Adriaan Vlok, a feared minister under South Africa's apartheid system and one of its few high-ranking officials to be prosecuted, died Sunday aged 85 in a hospital near Pretoria, his family said.
The former law and order minister, who oversaw a brutal police crackdown on opponents of white rule, "passed away early this morning in the Unitas Hospital in Centurion, after a short illness," a family spokesman said in a statement.
In the late 1980s, Vlok oversaw bomb attacks on churches and trade unions seen as hostile to white-rule.
"I believed that apartheid was right," he told AFP in 2015. "It was our job to make people fear us."
In his old age he said he had changed his mindset, and sought redemption by handing out food to the poor in a township -- settlements outside cities designed to segregate non-whites.

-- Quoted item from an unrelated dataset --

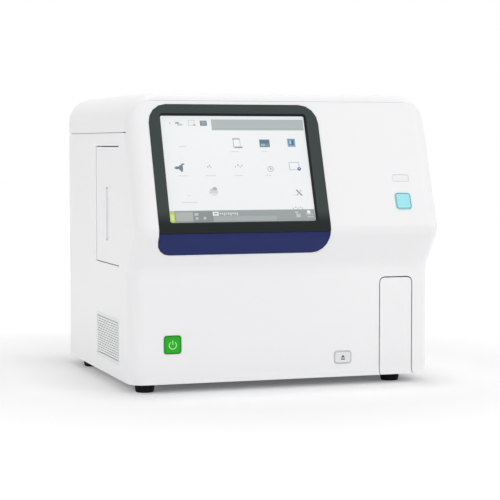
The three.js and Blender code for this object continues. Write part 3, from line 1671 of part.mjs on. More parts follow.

In 2007, Adriaan Vlok was given a 10-year suspended sentence for attempting to murder a prominent opposition figure.
He had sought to kill Reverend Frank Chikane -- then head of a leading anti-apartheid organisation -- some 18 years earlier by rubbing poison on clothes in the priest's luggage at Johannesburg airport.
"I feel ashamed of many things I have done," he said at his sentencing, admitting that his commitment to the racist regime was "a mistake."
The former minister has publicly apologised to his victims, even symbolically washing Chikane's feet.
His detractors insisted it was a crude stunt to avoid revealing the extent of the abuses committed by the police.
To shed light on the atrocities committed by the regime, the government of Nelson Mandela set up a Truth and Reconciliation Commission.
It guaranteed amnesty for those responsible for political violence in exchange for full confessions.
But few took part in the exercise.
Few cases of apartheid-era abuses have resulted in a trial and many critics say it is an "unfinished mission" to heal the wounds of the past.